1953 Duke 1951 Aladdin
    Next also starting from the mid 50s we reckon came the pretty coloured USA-made ones with '45 RPM ADAPTOR' helpfully pressed on. These come in many shades from white to brown and almost black & we hear as they are numbered, certain cheery souls collect the whole number run, with the inevitable rare press mould code! These can be a bit fragile & the legs crack off so they are pretty hard to find as a whole. We have several of these if anyone wishes to buy.

    You find a black cardboard adaptor in the early 60s, that are similar to the plastic ones shown, assuming they are not UK made or even EU made as we've found them in early 60s European EPs, no sure way to tell as no info can be found. These have an embossed bump for autochangers. The card ones aren't easily found and are prone to going out of shape & falling out, even when new as you find them taped into UK 45s. There are plenty more 50s USA centres that did not make it to the UK that use various odd methods to stop slipping on autochangers, as an article in US price guides showed.

     THE FIRST UK ADAPTORS were for sale as an accessory and are likely the USA type ones mentioned above, no UK records were sold with an adaptor until the Philips group in 1967 with the skinny adaptors noted below. The EMI group 1952-53 ones with large centres as made were sold like that, until the 4 prong centre arrived in early-mid 1953.

     The appealing thick one 1st on the left below are the first certain to be UK made type to turn up regularly from about 1963 & were used by the Ex-Jukebox selling companies as the NOC records with these adaptors were often found still together in their Jukebox printed sleeves. These are clearly UK product as never seen in records you buy or see from the USA. Previously the coloured USA plastic ones as above or black cardboard ones are found, or horror-of-horrors some fool ripped a middle out of another record & sellotaped it in sadly found from about 1957 on as 45s became the format as 78s faded out. These 1st ones are the best UK ones as they fit any 45 & turntable spindle exactly & we liked these for our UK 45s sans middle as they stay put & are accurate. Note only a small knobbly bit that doesn't cause problems if storing 45s in card sleeves. Not great for EP sleeves though as they press a mark through. Variations on this come with slight recesses along the legs the 2nd one, a thinner bendier versions. The pointy bit (which was supposed to lock with another record on an autochanger to stop skidding) had grown much longer on the 4th one & is pretty nasty for picture sleeves as it goes right through & crappy to use as the centre hole is too loose resulting in slight off-centre playing or bad for cueing on slip mats, as is with the 3rd, 4th & 5th ones. Then comes a more recent typical ex-jukebox shop types centre shown as the 4th & 5th one. You could buy the 3rd in WHSmith etc in the early 80s. These were replaced by the 'pointless' last one, which was probably still the version you get buying new now, though we rember first seeing it around 1984 in ex-jukebox sale boxes newsagents used to have. Those boxes used to mostly have hits, though we bought much older titles like Spencer Davis Group 1966 & even saw a Tony Osbourne 1959 track no-one wanted for 45p!

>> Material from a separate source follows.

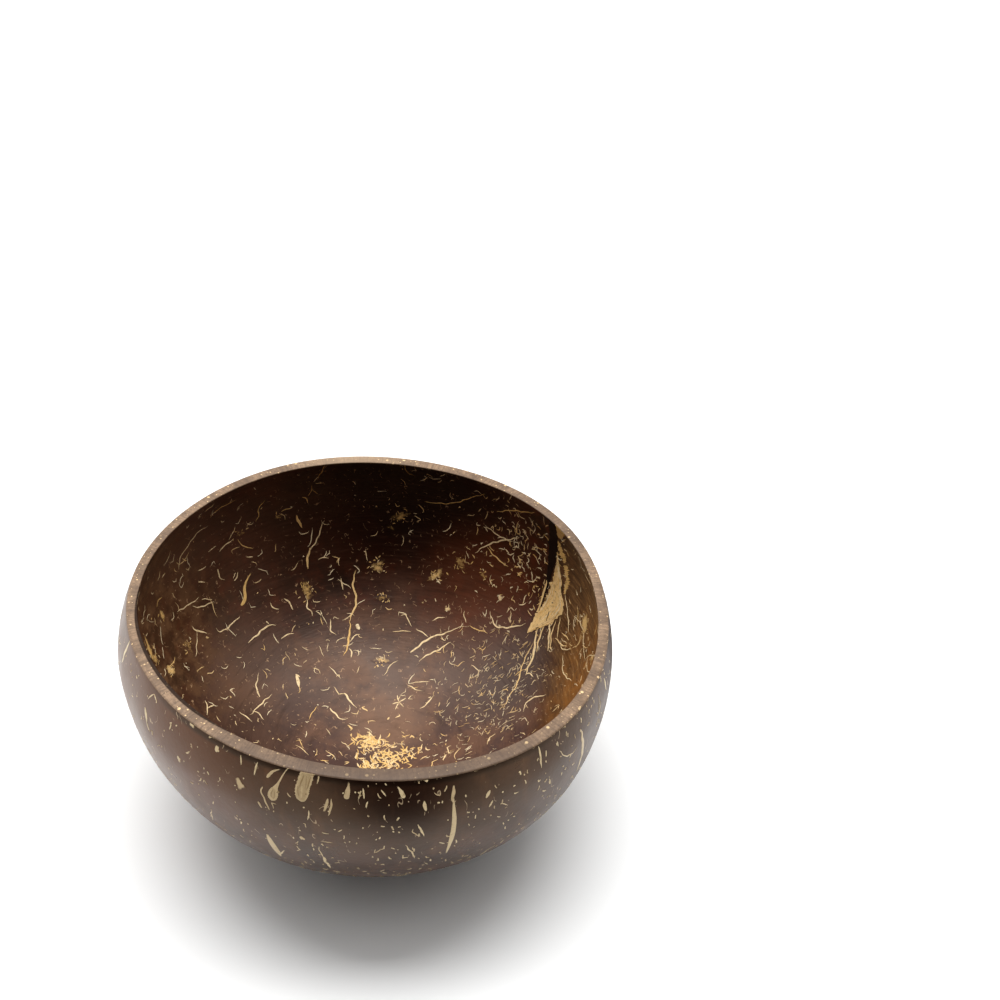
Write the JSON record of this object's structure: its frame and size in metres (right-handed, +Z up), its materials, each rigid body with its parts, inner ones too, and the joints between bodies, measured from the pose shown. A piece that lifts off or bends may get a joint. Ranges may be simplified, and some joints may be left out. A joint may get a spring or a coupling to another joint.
{
  "type": "coconut shell bowl",
  "caption": "Open round bowl made from half a coconut shell, with a sloping sawn rim, a flat ground foot and pale fibre strands in a polished dark wall.",
  "frame": {"origin": "point of the flat foot straight below the pole of the nut, on the surface that the bowl stands on", "axes": "+Z up out of the bowl, +X towards the side where the sawn rim is lowest, -Y towards the viewer of the picture"},
  "size_m": [0.1339, 0.1406, 0.0707],
  "materials": {
    "shell": "sanded, polished and oiled coconut shell",
    "fibre": "sanded and oiled plant fibre, satin"
  },
  "bodies": {
    "root": {"shell": "shell", "inner_strands": "fibre", "outer_strands": "fibre", "wedge_bundle": "fibre", "pole_tuft": "fibre"}
  },
  "joints": []
}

     THE LAST GROUP are the Phonodisc/Polygram skinny adaptors that were issued with the large-centre UK (& European 45s) from 1967 to 1972. You could buy them seperately as ads on LP inner sleeves show. The early ones are the best as no raised pointy bits & they fit USA 45s nicely, we used these on our USA 45s in days of collecting (ago). These were also used across Europe & later versions (possibly non Polygram-made) were thicker with raised pointy bits & also an angle to the edge as the 3rd one shows. Only the smooth ones are suitable for picture sleeves. The middle one is pretty useless as it's way too big for nearly all records & the thick legs make it very hard to insert. They can all easily get the legs snapped off if you aren't careful & look best in a 'T' design looking like a strongman. Only this way looks cool, other ways look naff!